After more than 40 years on the North American scene, the movement claims only some 10,000 adherents and 30 congregations, according to national executive director M. Bonnie Cousens.
Only six of the congregations are led by ordained rabbis, the others by lay leaders or "madrichim."
What accounts for the low figures, given the large pool of potential members?
There are no clear-cut answers, but Cousens and other national leaders speculate that secular Jews, having arrived at this state through personal doubts and mental wrestling, are just not prone to join any organization.
Another cause may be that there is still, at times, an onus attached to "coming out" as a secular or atheistic Jews, though reactions by more traditional Jews seem less shocked and outraged than in the past.
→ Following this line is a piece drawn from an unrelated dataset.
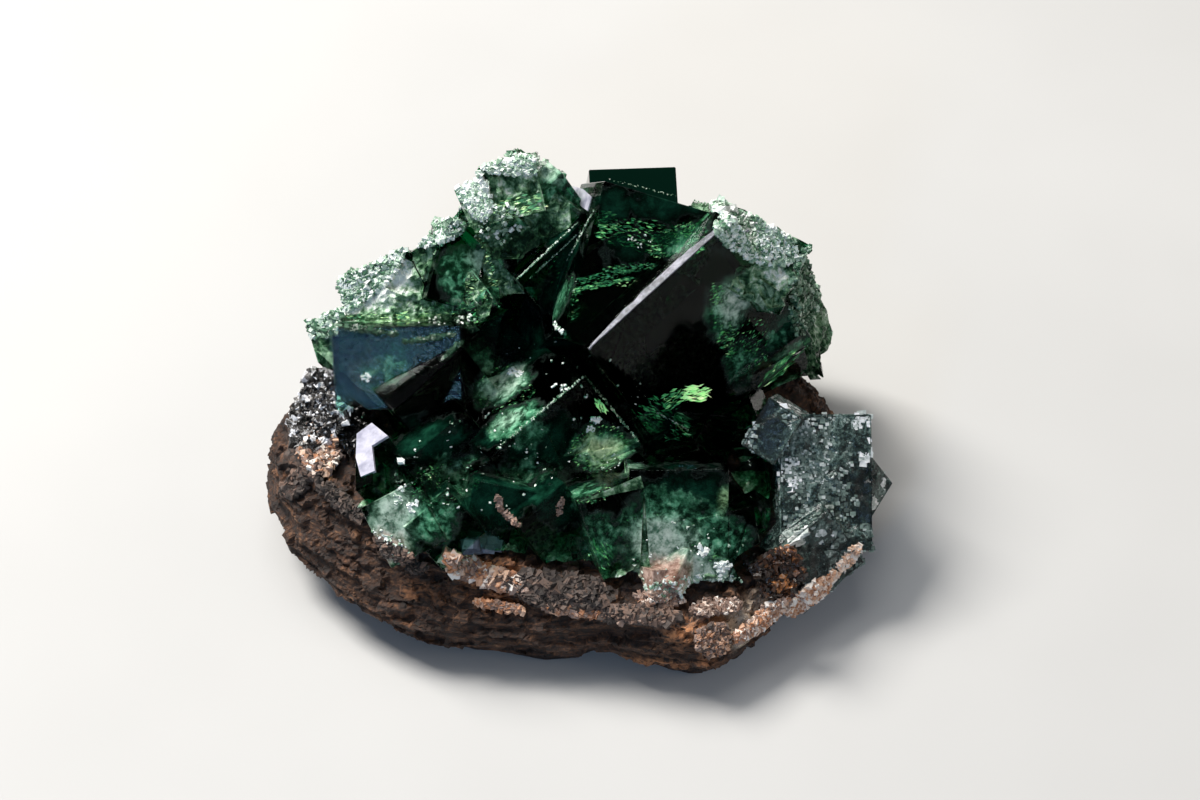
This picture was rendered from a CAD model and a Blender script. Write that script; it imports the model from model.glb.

Rabbi Miriam Jerris, president of the Association of Humanistic Rabbis, bemoaned the society's lack of popular visibility, saying, "There are so many Jews out there just waiting to discover us."
Epstein is more upbeat. Drawing on his four-year experience at Harvard, he said that in the beginning only four students regularly attended his meetings.
Now his meeting rooms are crowded and last year, when he organized an international conference on "The New Humanism," some 1,100 people attended.
"We may be a small minority, but minority groups can have a profound impact on mass movements," he said. "Even now, I believe, liberal mainstream congregations are speaking more to human needs than divine needs."
To have a growing impact, Humanistic Jews "must sing and must build, and I mean that literally and metaphorically," he said.
So Epstein is hopeful, but within reason. Quoting playwright Tony Kushner, Epstein said, "We are optimists, but we are not stupid optimists."